Every time I ask a prog in the wild what the word "woman" means they either define it as itself and pretend they don't know what circular logic is, or act like it's a ridiculous gotcha question nobody could possibly answer. It's an incoherent nonsense ideology.

Oh come on, surely you understand the game being played here.

There are many different things that we call 'definitions' of words, including intensional vs extensional definitions, ostensive vs. stipulative vs. analytical definitions, etc.

The 'what is a woman' meme is just a trick of equivocating between different types of definitions (usually ostensive and analytical), and then dismissing any explanations that try to take the time to explain this distinction as 'mental gymnastics'.

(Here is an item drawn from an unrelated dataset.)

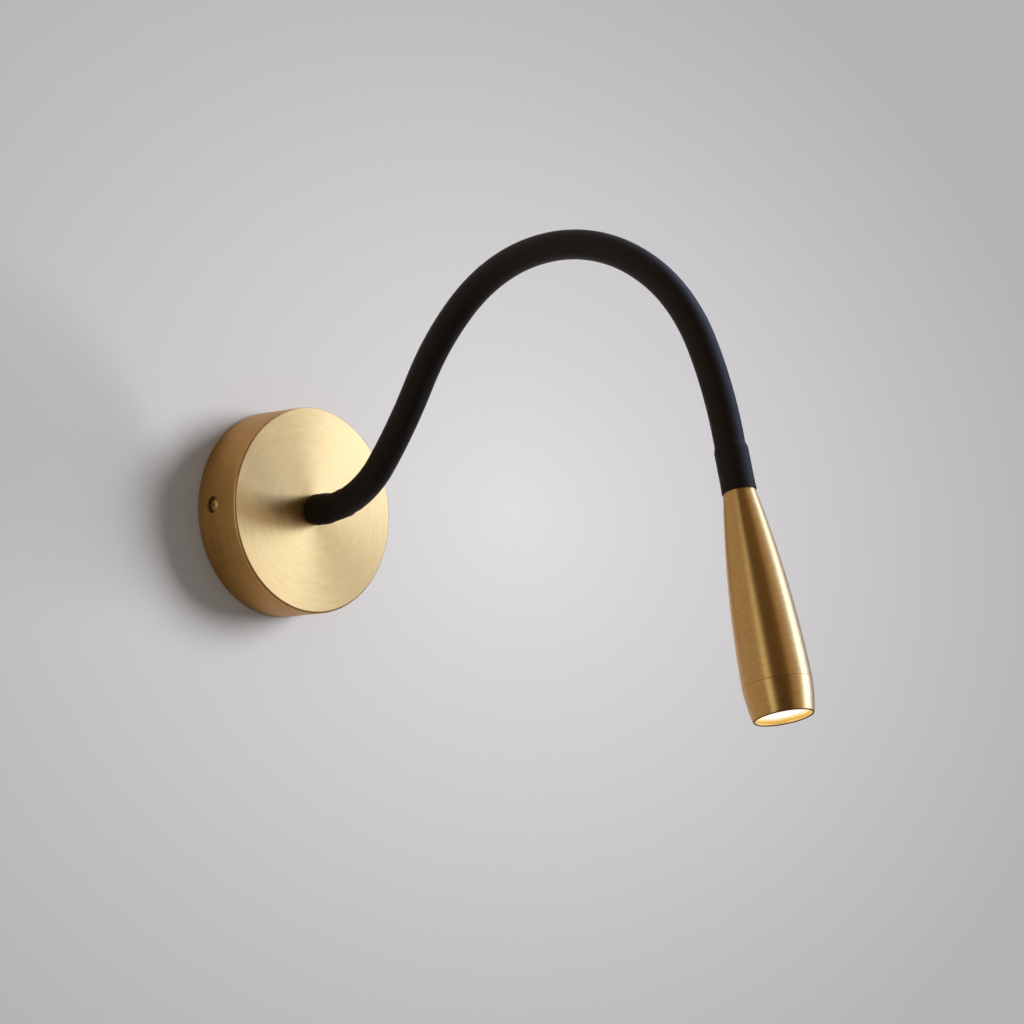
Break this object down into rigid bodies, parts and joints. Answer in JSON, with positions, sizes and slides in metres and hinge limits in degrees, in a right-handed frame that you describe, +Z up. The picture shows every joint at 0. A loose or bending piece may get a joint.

Most people without training in logic or linguistics are most familiar with ostensive definitions, like 'a bird is a small flying animal with wings and feathers' or 'a woman is an adult human female'. These are the natural 'definitions' that occur to them intuitively, it takes a lot of prompting for them to reach for something beyond that. But turning around and pretending that what they just gave is an analytical definition - ie, that penguins must not be birds and trans women must not be women, therefore - is just a dishonest rhetorical trick.

And, either way - the whole thing is just a semantic argument about the meanings of words, to begin with. Semantic arguments are a good way to waste time arguing about nothing, and can often make your opponents look dumb if you strictly control what your audience is allowed to see. But it doesn't actually mean anything substantive about the empirical reality of the question at hand.